Travel reminds me of that.

In Personal, Education, Travel Tags Travel, #BlackLivesMatter
2 Comments

We have the answer, we choose to ignore it

June 22, 2016 Nathan Bowling
A child, as a pawn in a very old game.

A child, as a pawn in a very old game.

There is a version of American history that I was taught in school. You were probably taught it too: America was founded, there were Indians, we had slavery--slavery was bad. Andrew Jackson screwed the Indians and they vanished. We had a Civil War and then Lincoln freed the slaves. After the war black people were still subjugated, but only in the South. Then there were two World Wars, with a Great Depression in between, and then Martin Luther King led some protests, had a Dream, died, and now we are all equal.

This version of history yadda-yaddas through decades of struggle and intentionally obscures decades of laws and policies that helped construct and codify segregation in local, state and federal law. Segregation is not an accident of American history. It is the story of American history.

We have the power and tools to dismantle segregated schools. To do so, we must disabuse ourselves of the notion that somehow, organically, in every major urban area in our nation, a uniform pattern of segregated housing, segregated schools, and disproportionate policing practices simultaneously arose. That is, at best, magical thinking. Segregation was constructed by the government, at the behest of the people (for more on that construction see here, here and especially here). It something we chose to build; it is no different than the transcontinental railroad or the Washington Monument.

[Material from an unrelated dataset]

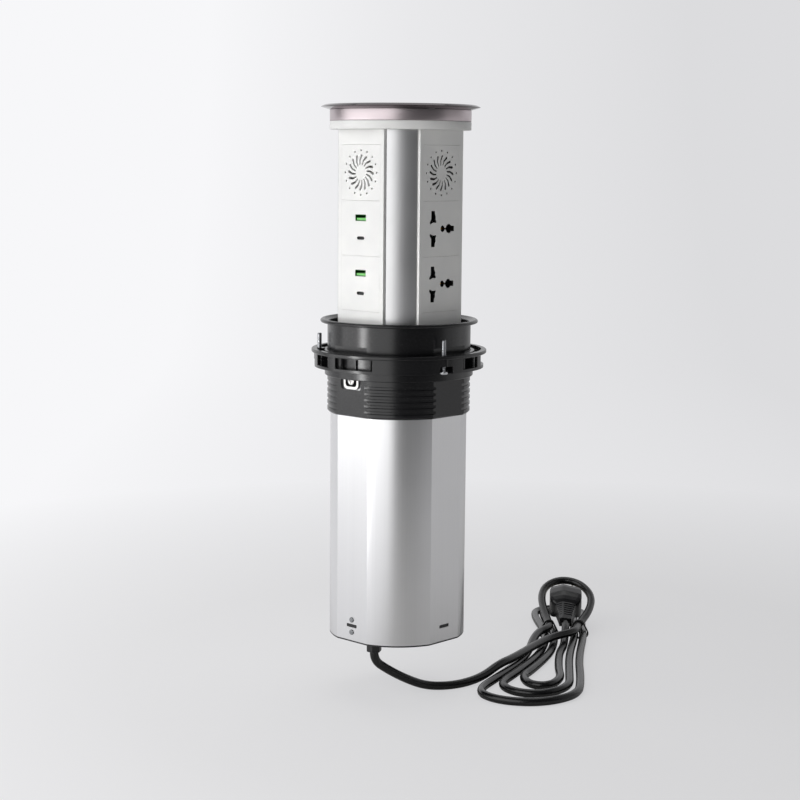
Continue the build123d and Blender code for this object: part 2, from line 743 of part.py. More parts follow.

We make a choice, we make it everyday. When young, white professionals, live in a working class, mixed race neighborhood as long as they must, but flee to whiter wealthier confines, as soon as they can or when it’s time to have children, they serve as the foot-soldiers of neighborhood and school segregation. Most urban segregation is the result of the absence of white families--white flight. Put differently, people of color do not choose to live in segregation. Segregation is created by white families when they make the choice, conscious or otherwise, to leave communities, en masse. This framing is essential in understanding and solving the problem.

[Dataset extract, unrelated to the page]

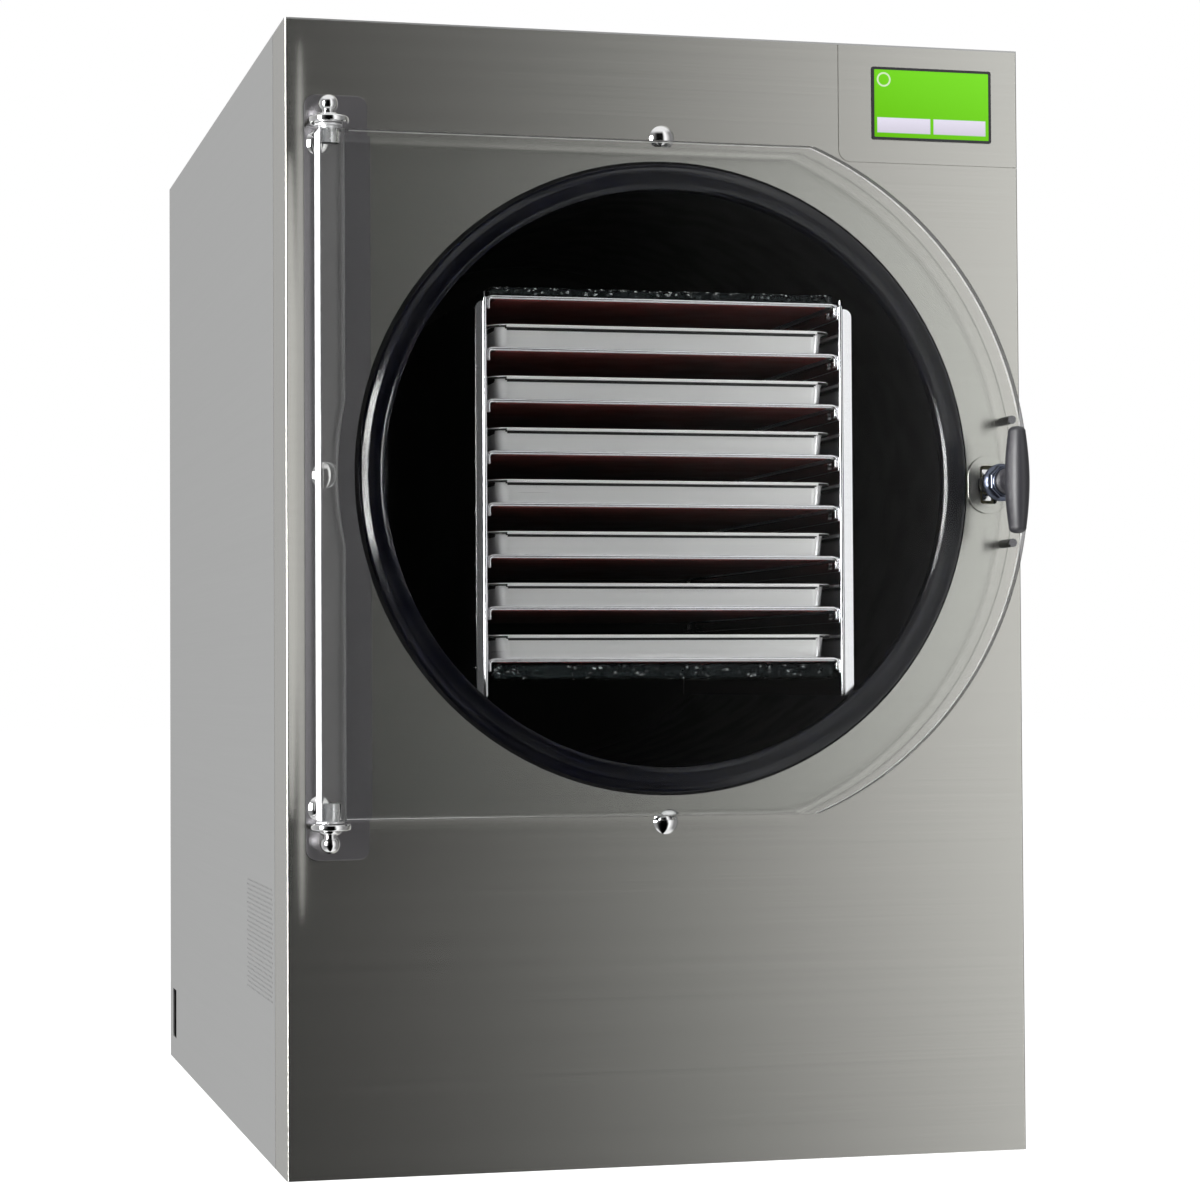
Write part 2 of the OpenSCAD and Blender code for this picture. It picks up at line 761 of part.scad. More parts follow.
module door_blank() {
    c = 1;
    y0 = door_front;
    y1 = door_rear;
    z0 = door_c[1] - door_half;
    z1 = door_c[1] + door_half;
    intersection() {
        union() {
            turned_y(door_c, [[0, y0], [door_r - c, y0], [door_r, y0 + c], [door_r, y1 - c], [door_r - c, y1], [0, y1]]);
            block([door_left, y0, z0], [door_c[0], y1, z1]);
        }
        // Small chamfers along the straight edges
        slab_x(door_left, door_c[0] + door_r) polygon([
            [y0 + c, z0], [y1 - c, z0], [y1, z0 + c], [y1, z1 - c], [y1 - c, z1], [y0 + c, z1], [y0, z1 - c], [y0, z0 + c]]);
        slab_z(z0, z1) polygon([
            [door_left, y0 + c], [door_left + c, y0], [door_c[0] + door_r, y0], [door_c[0] + door_r, y1],
            [door_left + c, y1], [door_left, y1 - c]]);
    }
}

module door_panel() {
    z0 = door_c[1] - door_half;
    z1 = door_c[1] + door_half;
    color("lightcyan", 0.4) from_front() difference() {
        door_blank();
        // Rabbet along the hinge side, outside the sealing circle
        difference() {
            block([door_left - 1, door_rear - rabbet_d, z0 - 1], [rabbet_x, 1, z1 + 1]);
            bar_y([0, chamber_z], rabbet_r, door_rear - rabbet_d - 1, 2);
        }
        translate([pin_x, pin_y, z1 - bush_top]) cylinder(h = bush_top + 1, r = bushing_r);
        translate([pin_x, pin_y, z0 - 1]) cylinder(h = bush_low + 1, r = bushing_r);
        bar_y(latch_c, 11, door_front - 1, 1);
        for (s = [-1, 1]) bar_y([stud_x, door_c[1] + s * stud_dz], 4, door_front - 1, 1);
    }
}

// Flanged bush, with z = 0 at the door's edge and the ear's face at z = gap
module bushing(gap, depth) {
    top = gap - 0.3;
    difference() {
        union() {
            translate([0, 0, -depth]) cylinder(h = depth + top, r = bushing_r);
            translate([0, 0, top - 2]) cylinder(h = 2, r = 13);
        }
        translate([0, 0, -depth - 1]) cylinder(h = depth + gap + 2, r = pin_r + pin_fit);
    }
}

module door_bushings() {
    z0 = door_c[1] - door_half;
    z1 = door_c[1] + door_half;
    color("silver") from_front() {
        translate([pin_x, pin_y, z1]) bushing(ear_top_z - z1, bush_top);
        translate([pin_x, pin_y, z0]) mirror([0, 0, 1]) bushing(z0 - ear_low_z, bush_low);
    }
}

// Dark steel pins through the door above and below the handle
module door_studs() {
    color("dimgray") from_front() for (s = [-1, 1])
        bar_y([stud_x, door_c[1] + s * stud_dz], 4, door_front - 0.6, door_rear - 0.2);
}

module latch_hub() {
    color("silver") from_front() difference() {
        union() {
            bar_y(latch_c, 11, door_front, door_rear);
            turned_y(latch_c, [[0, door_front], [18, door_front], [18, door_front - 3], [15.5, door_front - 6], [0, door_front - 6]]);
            translate([latch_c[0], door_front - 6, latch_c[1]]) rotate([90, 0, 0]) rotate([0, 0, 22.5])
                cylinder(h = 9, r = 16.5, $fn = 8);
            bar_y(latch_c, 14, door_front - 17, door_front - 15);
        }
        bar_y(latch_c, shaft_r + run_fit, door_front - 20, 1);
    }
}

module door_handle() {
    y0 = door_front - 17.4;
    grip_y = -92;
    color("dimgray") from_front() {
        turned_y(latch_c, [[0, shaft_end], [shaft_r, shaft_end], [shaft_r, y0], [12.5, y0], [12.5, y0 - 4],
                           [11, y0 - 14], [0, y0 - 14]]);
        hull() {
            for (s = [-1, 1]) translate([latch_c[0], grip_y, latch_c[1] + s * 42]) sphere(8.6, $fn = 32);
            for (y = [-6, 5]) translate([latch_c[0], grip_y + y, latch_c[1]]) sphere(11.6, $fn = 32);
        }
    }
}

// Cross bar with its stem, fixed to the end of the handle shaft
module latch_bar() {
    color("silver") from_front() {
        block([latch_c[0] - 4.5, 3, latch_c[1] - 15], [latch_c[0] + 4.5, 9, latch_c[1] + 15]);
        bar_y(latch_c, 4.2, shaft_end, 10.5);
    }
}

module latch_slot(y0, y1) {
    slab_y(y0, y1) translate(latch_c) rounded(17, 37, 3);
}

module strike_plate() {
    color("silver") from_front() difference() {
        union() {
            slab_y(-1.5, 0) translate(latch_c) rounded(42, 56, 20.9);
            slab_y(-2.5, -1.5) translate(latch_c) rounded(40, 54, 19.9);
        }
        latch_slot(-4, 1);
    }
}

// ---- output --------------------------------------------------------------------------------

base_pan();
front_panel();
control_fascia();
left_side_panel();
right_side_panel();
top_panel();
rear_panel();
screen_bezel();
touch_screen();
control_board();
vacuum_chamber();
dome_bolts();
door_gasket();
cooling_coil();
chamber_insulation();
chamber_cradle();
compressor();
compressor_feet();
condenser();
fan_shroud();
fan_motor();
fan_blades();
refrigerant_pipes();
power_inlet();
power_switch();
pump_outlet();
vacuum_port();
vacuum_pipe();
drain_valve();
drain_lever();
drain_pipe();
rack_side_left();
rack_side_right();
for (i = [1:SHELVES]) shelf(i);
heater_mats();
for (i = [1:TRAYS]) tray(i);
foil_sheets();
rack_screws();
hinge_plate();
hinge_pins();
door_panel();
door_bushings();
door_studs();
latch_hub();
door_handle();
latch_bar();
strike_plate();
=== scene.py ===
"""Cabinet freeze dryer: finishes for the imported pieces, finer versions of those that show, stage, lamps and camera."""

import json
import math

import bmesh
import bpy
import numpy as np
from bpy.props import FloatProperty, FloatVectorProperty, IntProperty, PointerProperty
from mathutils import Matrix, Vector
from mathutils.geometry import tessellate_polygon


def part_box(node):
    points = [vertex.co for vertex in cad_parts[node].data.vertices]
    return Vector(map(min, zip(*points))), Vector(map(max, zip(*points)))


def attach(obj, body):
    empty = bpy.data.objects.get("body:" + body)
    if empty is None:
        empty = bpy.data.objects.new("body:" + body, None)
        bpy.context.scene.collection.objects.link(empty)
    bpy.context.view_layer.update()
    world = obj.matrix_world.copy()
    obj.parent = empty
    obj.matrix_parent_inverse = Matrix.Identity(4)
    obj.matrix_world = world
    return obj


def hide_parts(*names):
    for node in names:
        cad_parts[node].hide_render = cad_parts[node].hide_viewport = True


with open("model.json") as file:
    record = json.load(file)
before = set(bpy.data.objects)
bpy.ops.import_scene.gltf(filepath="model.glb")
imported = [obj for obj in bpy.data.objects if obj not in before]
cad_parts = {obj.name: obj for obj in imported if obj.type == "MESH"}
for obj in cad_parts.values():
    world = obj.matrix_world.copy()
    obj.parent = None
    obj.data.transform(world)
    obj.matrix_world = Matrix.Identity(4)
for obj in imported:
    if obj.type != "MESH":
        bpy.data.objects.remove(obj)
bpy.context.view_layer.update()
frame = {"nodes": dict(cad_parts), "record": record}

bl_info = {
    "name": "Freeze dryer",
    "version": (1, 0, 0),
    "blender": (4, 5, 0),
    "location": "3D View > Sidebar > Freeze dryer",
    "description": "Dresses the packed freeze dryer with its finishes, door, rack, stage and camera",
    "category": "Object",
}


def middle(node):
    """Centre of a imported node's box."""
    low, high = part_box(node)
    return (low + high) / 2


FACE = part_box("control_fascia")[0].y  # outside of the front sheet
CHAMBER_X, CHAMBER_Z = middle("door_gasket").x, middle("door_gasket").z
LATCH_X, LATCH_Z = middle("latch_hub").x, middle("latch_hub").z
PIN_X, PIN_Y = middle("hinge_pins").x, middle("hinge_pins").y

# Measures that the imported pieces' boxes don't give
DOOR_RADIUS = 0.339
# The door's walls carry a painted dark line and a painted light line near the front, standing in for reflections in the
# edge
DARK_LINE, LIGHT_LINE = 0.0100, 0.0145  # how far back from the front these lines reach on the door's walls
HUB_BORE, STUD_BORE, BUSH_BORE = 0.01112, 0.00406, 0.00912
BUSH_DEPTHS = 0.012, 0.016  # top and bottom
STUD_RADIUS = 0.004
BOLT_RADIUS = 0.012
PIN_RADIUS = 0.005
PLATE = 0.003  # hinge plate
EAR, EAR_NOSE = 0.006, 0.0185  # thickness of an ear of the hinge plate, and radius of its nose
EAR_FACES = 0.967, 0.327  # sides of the two ears that face the door
RACK_SHEET = 0.0015
RACK_HALF = 0.1735  # from the middle to the inside of an upright


# ---- sizes and colours a user may change ---------------------------------------------------


def length(name, description, default):
    return FloatProperty(
        name=name, description=description, default=default, unit="LENGTH", subtype="DISTANCE", precision=4
    )


def colour(name, description, default):
    return FloatVectorProperty(
        name=name, description=description, default=default, size=3, min=0, max=1, subtype="COLOR"
    )


def share(name, description, default):
    return FloatProperty(name=name, description=description, default=default, min=0, max=1, subtype="FACTOR")


class CabinetSettings(bpy.types.PropertyGroup):
    front_colour: colour("Front steel", "Colour of the brushed front sheet", (0.62, 0.615, 0.575))
    side_colour: colour("Side sheets", "Colour of the satin side sheets", (0.62, 0.625, 0.62))
    front_roughness: share("Front roughness", "Roughness of the brushed front sheet", 0.26)
    grain: share("Grain", "How strongly the brushed grain shows", 0.16)


class DoorSettings(bpy.types.PropertyGroup):
    edge: length("Edge radius", "Radius of the small rounding round the slab", 0.0014)
    rabbet: length("Rabbet depth", "Depth of the step along the hinge side", 0.010)
    rabbet_edge: length("Rabbet edge", "X of the step's straight edge", -0.3088)
    rabbet_radius: length("Rabbet radius", "Radius left full round the chamber", 0.316)
    arc_steps: IntProperty(
        name="Arc steps", description="Points along the door's round edge", default=220, min=24, max=600
    )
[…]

The hallways of my school tell this tale all too clearly. Abraham Lincoln High School was built in 1913 and we have portraits of every graduating class from 1914 through the near present. These are amazing historical markers. I often walk my students through the pictures. I point out famous grads, we discuss how the senior classes in 1942-45 were smaller because so many males enlisted. We note the appearance of the first afros. Every year the same question comes up… “What happened to all the white students?”

The photos are nearly uniformly white until the late 60s (there are a few Japanese students in the late 30s photos, but they vanish after the internment). And then poof somewhere between 1968 and 1972 everything changed. Lincoln is now 75% students of color; it is situated in a city that is 65% white, in state that is 77% white--nearly the perfect inverse. These figures are neither organic nor an accident. 

School segregation is the result of intentional policy choices and governmental interventions. It was constructed, and to end it we must deconstruct it through further interventions. We also must acknowledge that segregation was created at the behest of middle class white voters and business leaders and it can only be undone at their behest.

Frankly, I am not hopeful about that happening, longtime readers may recall my response to the Fusco letter--I think his views are more mainstream than we care to admit. When Seattle began busing, 3,000 white students vanished from the district. Today 30% of the students in Seattle attend private schools. Those Venn Diagrams overlap. 

These are all choices. We choose to live and teach our children this way, but we don’t have to. There is a better way.